Of course, maybe being mistreated doesn't cause people to sympathize with others who are mistreated. But I've never seen anyone make this argument, at least prescriptively, so I figured I should, so I can see how people would argue against it.

Trying really hard to out-contrarian the folks who think that mile time would be a better filter for IQ than college admissions, huh?

There are a billion second-order arguments for and against any conceivable policy. If you're going to posit meaningful indirect effects of policy changes you're going to need to bring some kind of evidence to the table to make it interesting. Otherwise why should I take this any more seriously than a recommendation to let kids steal more (so would-be thieves understand that stealing is mean), or that giving money to poor people makes them worse off (because it makes them dependent on welfare)?

Without evidence, I'm inclined to KISS: the main effect of allowing kids to bully each other is more kids suffering under bullying. This is bad, so we shouldn't let kids bully each other.

I got some very intrigued responses, so my goal was accomplished. It hadn't occurred to me that conventional childhood bullying is still around.
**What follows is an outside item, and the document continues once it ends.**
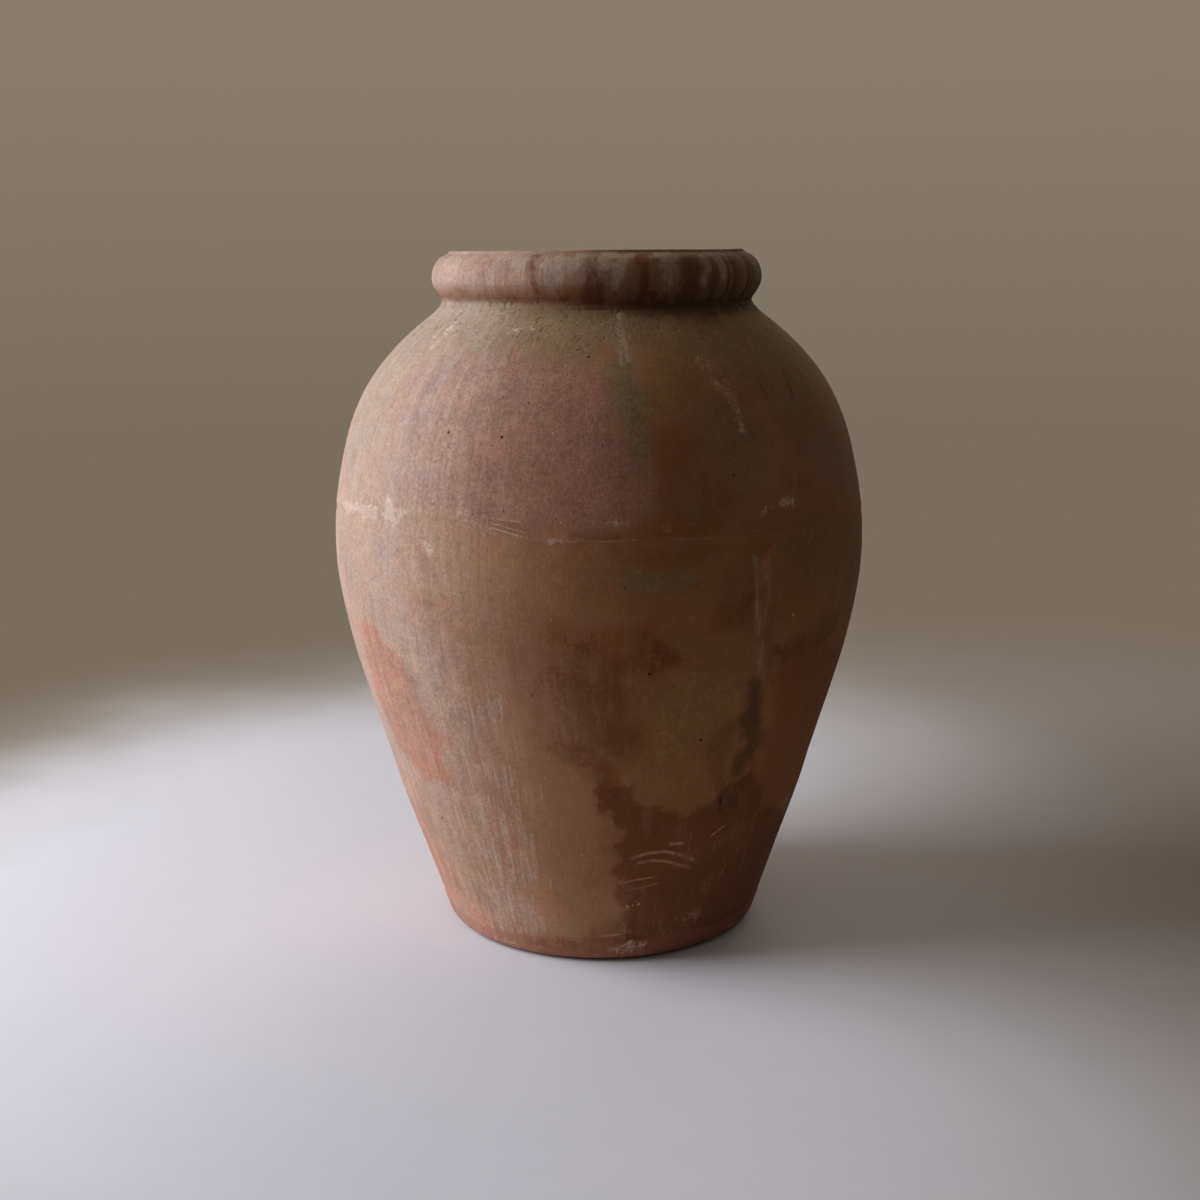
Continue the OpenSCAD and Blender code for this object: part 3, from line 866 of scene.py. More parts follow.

But as I just said in another comment: what does it look like now? I was targeted because people thought I was gay, but I realize now that that was just their way of articulating that I was autistic. Using sexuality as an excuse isn't kosher anymore, and I doubt kids are politically aware enough to think of calling each other Nazis or chuds.

This seems to tie in with my observation that if something straightforwardly helps your opponent and harms you, any claims from him about the opposite are concern trolling or motivated reasoning. That's a subcase of second order effects.

We could combine them: 1) Be skeptical of second order effects; 2) In particular, be skeptical of second order effects when the first order effect helps your opponent, but he claims that the second order effect helps you. Like Scott's post that people on the right shouldn't vote for Trump because that actually helps the left.